Good loooooord! I am glad I picked Alabama now.
Great read Patrick, thanks for the link…
“They’re wearing black because they’re going to a motherf***in’ funeral.”
That is the best quote I have seen in years… THAT is the intensity we DO NOT have…
Thanks for the props, but my trusty sidekick “Home Sweet Home” (or “HSH” as I often refer to him) actually wrote the “I’m Done” piece.
I, however, am completely to blame for the “Open Letter to the Vol Nation” dissertation.
Long-winded lawyer…guilty as charged.
Nonetheless, thanks for the compliment…
Lawvol,
Fixed. Haven’t gotten used to you having company over there just yet.
Eric Berry was outstanding. He was flying to the football like a man on a mission with the game well out of reach. It has been a long time (Al Wilson) since I have seen a UT player with that much heart.

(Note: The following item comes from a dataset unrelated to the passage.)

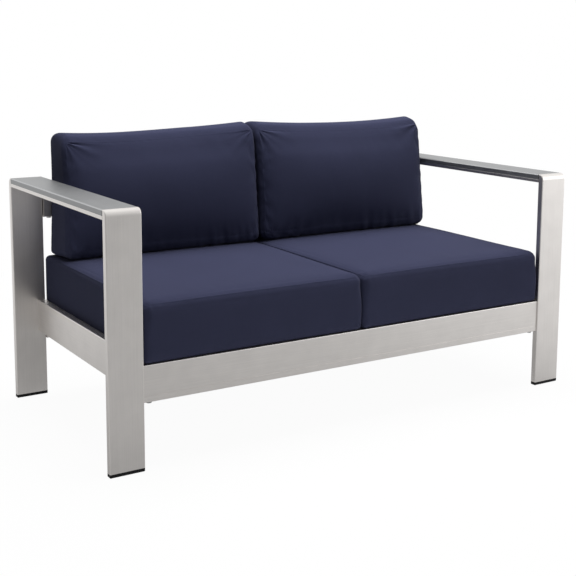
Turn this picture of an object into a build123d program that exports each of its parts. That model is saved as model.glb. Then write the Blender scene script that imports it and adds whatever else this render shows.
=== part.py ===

Rico on the other hand, I have to disagree. I was not at the game and was 2000 miles away, so I was very limited by TV. However, on the first drive he was shallacked by a Florida pulling guard when he tried to take the runners knees out. I know LB’s get hit by guards all the time. But it was a pretty feeble attempt at making a tackle. When teams dont execute fundamentally bad things happen. In this situation Rico tried to make an open field tackle on a kid that could not have been any bigger than him with his head down going for the knees. He paid the price, the guard made a nice block and Florida got the first down. To me that set the tone. If I am Florida I have to be thinking if one of their defensive leaders is going to try to stop us like that, these guys dont have a chance. We are bigger, faster, stronger and they are fundamentally unsound.